As most immigrants had their names changed upon arrival in UK, finding original name spellings can be difficult. Searching immigration records is a good place to start but, as most immigrants had their names changed upon arrival in UK, naturalisation records are perhaps the best way to confirm the origins of your family's name.
Naturalisation records allow you to ascertain when or if a person obtained British citizenship or the lesser status of denizen.
5. Seek Jewish Settlements
In 1880, there were 46000 Jews in Britain. By 1919, this had increased to around 250,000. The vast majority lived primarily in the large industrial cities of London, Manchester and Leeds.
In London, Jews lived primarily in the Spitalfields and Whitechapel areas, close to the docks, and hence the East End became known as a Jewish neighbourhood. Manchester, and neighbouring Salford, were also areas of heavy Jewish settlement, particularly the Strangeways, Cheetham and Broughton districts.

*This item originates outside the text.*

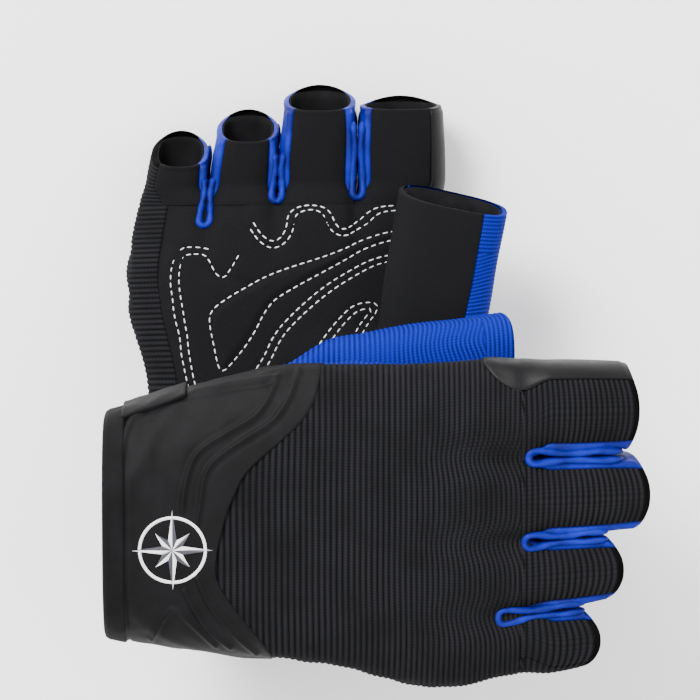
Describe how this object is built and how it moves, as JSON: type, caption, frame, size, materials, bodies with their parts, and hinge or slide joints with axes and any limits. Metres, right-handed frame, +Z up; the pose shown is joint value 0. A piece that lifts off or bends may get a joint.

Unlike much of the Jewish community in Poland, the Jewish community in England generally embraced assimilation into wider English culture. They started Yiddish and Hebrew newspapers and youth movements such as the Jewish Lads' Brigade. Immigration was eventually restricted by the Aliens Act 1905, following pressure from groups such as the British Brothers League. The 1905 legislation was followed by the Aliens Restriction (Amendment) Act 1919.